Even otherwise, the loss of Ukraine will bind China and Russia as a force not only in Europe but also in Asia. That has ramifications of its own in the Indo-Pacific where the Americans are trying to entrench themselves with the help of their maritime might.

Foreign Policy explains the personalities of Xi and Putin and what they mean. “Xi and Putin, who have met more than 40 times, seem to sympathize as fellow autocrats; they speak the mutual language of power. (The Russian translator at their meeting this week, however, embellished Xi’s language to make it sound more fulsome toward Putin.) Although Chinese state media doesn’t often offer direct backing for Russia’s territorial claims in Ukraine, it constantly mentions how the war is the fault of NATO and the United States. To some degree, this week’s meeting pushed back on U.S. warnings to China not to back Russia in the war.”

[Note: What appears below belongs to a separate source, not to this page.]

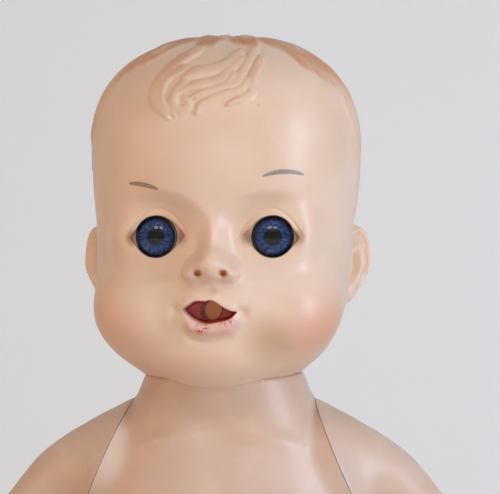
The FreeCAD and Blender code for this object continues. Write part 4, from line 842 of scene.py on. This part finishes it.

The sceptics, however, are not too worried by this friendship on display. They say China also wants to dominate Russia which will not be something Moscow would like. Today Russia is isolated and is grabbing at any straw. China is a big straw. It needs China’s trade. On the other hand, China would be apprehensive about the outcome of the Ukraine conflict and its economic implications. If Russia fails to cut its losses in the end, China would not want to be the crutch – it would be at China’s expense, adding to its financial burden.  Yet another signal that all is not smooth between the two is the fact that the Moscow meeting did not mention Power of Siberia 2—Russia’s plan to deliver gas to China via Mongolia. Russia is finding it difficult to sell its gas because of the sanctions and China is not willing to do Moscow any favours over energy prices.

As Foreign Policy reports, “Beijing’s broader pitch, endorsed by Moscow, is that it can be a peacemaker between Ukraine and Russia, but it’s hard to see how Ukrainians would see China as acting in good faith given the optics of Xi’s embrace of Putin”. The question, in the short-term, therefore, is whether China will shed its inhibition and openly supply arms to Russia.